Eu já tinha passado por algo parecido antes: quando por ocasião de alguns episódios de paralisia do sono um lado meu obsessivamente supersticioso veio à tona, por volta dos quinze anos; acreditei então estar sendo acossado pelo diabo.

Meus sonhos vem apontando nos últimos anos no sentido de engajar de alguma forma o cristianismo.
Talvez a questão seja conquistar adesão plena à uma religião. E talvez essa religião tenha de ser o catolicismo. A psicologia me forneceu uma chave pra entender isso: de um ponto de vista inconsciente a necessidade é, precisamente, de adotar a religião de meus pais, pois só assim eu me sentiria seguro para me entregar, ie., seria capaz de acessar o grau de confiança que uma criança tem em seu pai e mãe.
Minha consciência, por outro lado, pede discriminação. Questiono, por ex., a adesão ao conteúdo da fé de meus pais, me colocando que, se eu tivesse nascido em outro país, iria cogitar a adoção de outra fé.
Ao mesmo tempo, percebo que a necessidade de se refugiar no pai e na mãe é ela mesma uma fuga da tarefa, bastante mais complicada, de viver a própria vida.
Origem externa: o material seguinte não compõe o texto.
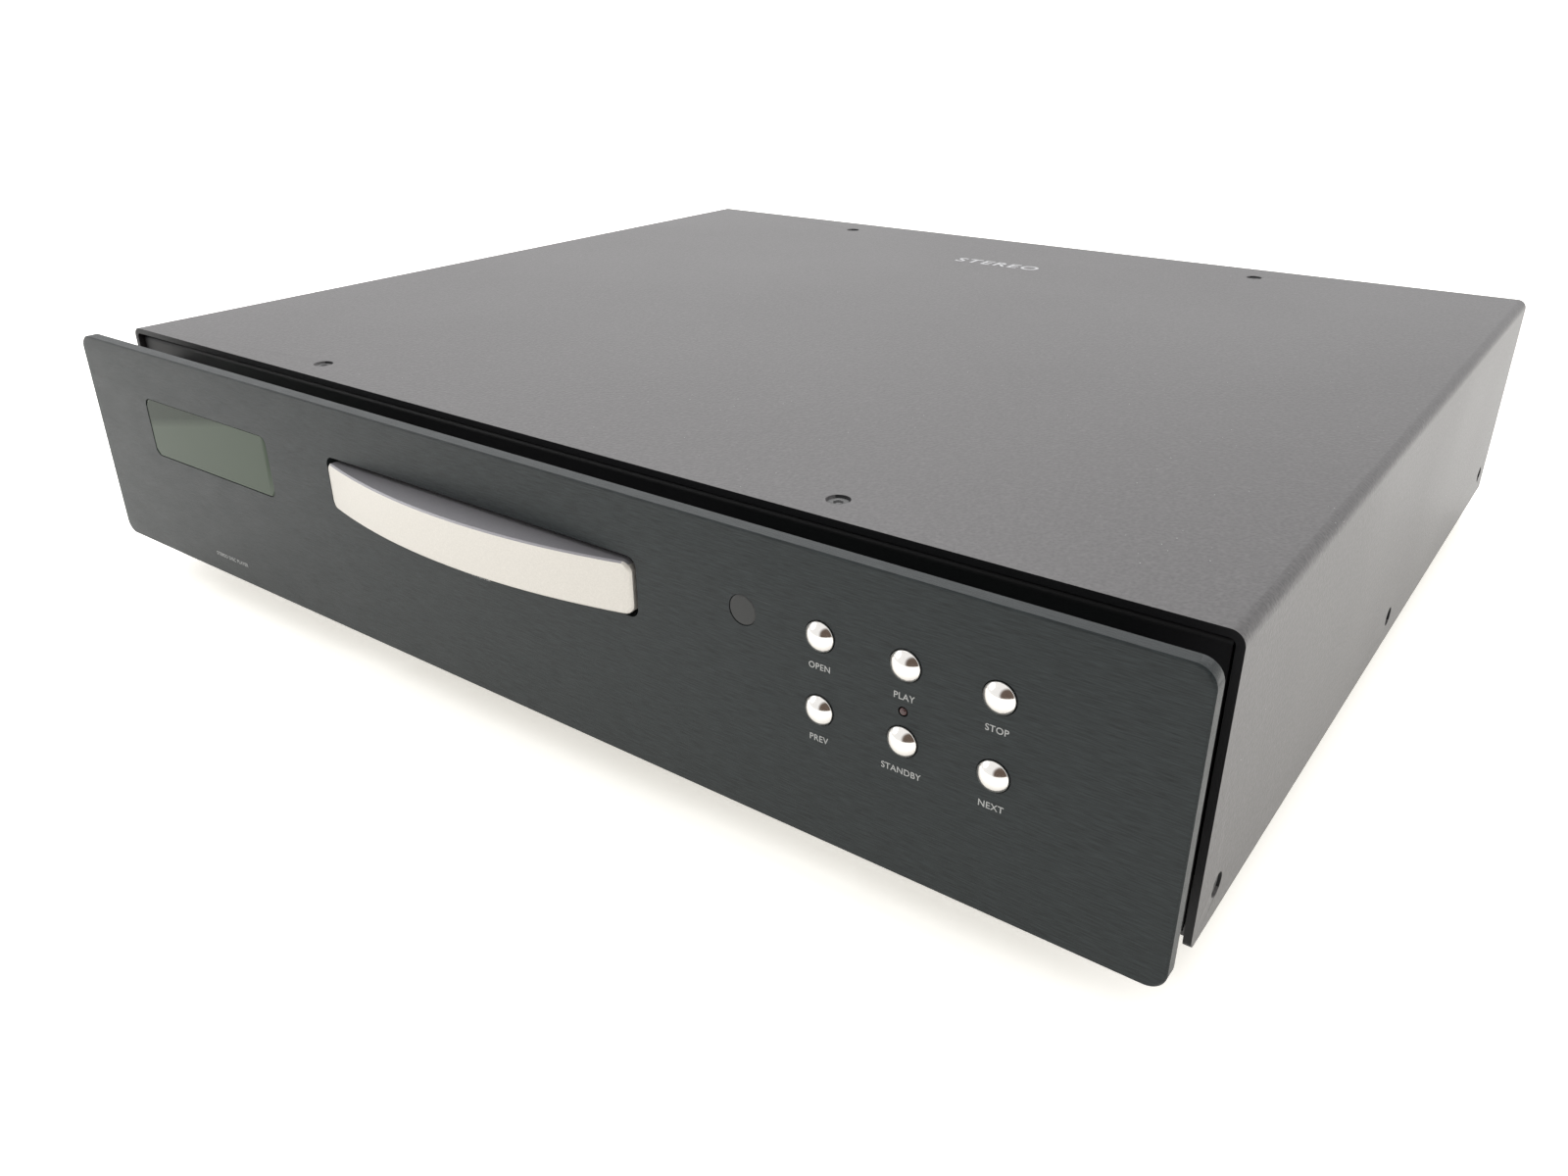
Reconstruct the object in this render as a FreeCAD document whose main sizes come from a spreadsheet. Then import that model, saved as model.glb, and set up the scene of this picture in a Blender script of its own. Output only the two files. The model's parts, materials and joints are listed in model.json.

Ou seja, a vida inconsciente permanece retida no pai e na mãe,  mas o impulso rumo à consciência necessita a ruptura para que haja espaço para criação.

Além disso, e compreensivelmente - o conteúdo do credo católico, os crimes da igreja, a mórbida fixação no sofrimento de cristo, tudo isso me repele enormemente.


Acaba que a série que essa série de textos sobre O Grande Aprisionador são, na verdade, uma exploração da relação entre o pensamento e a intuição mítica, no sentido de organizar, para mim, esse conflito da consciência com o inconsciente.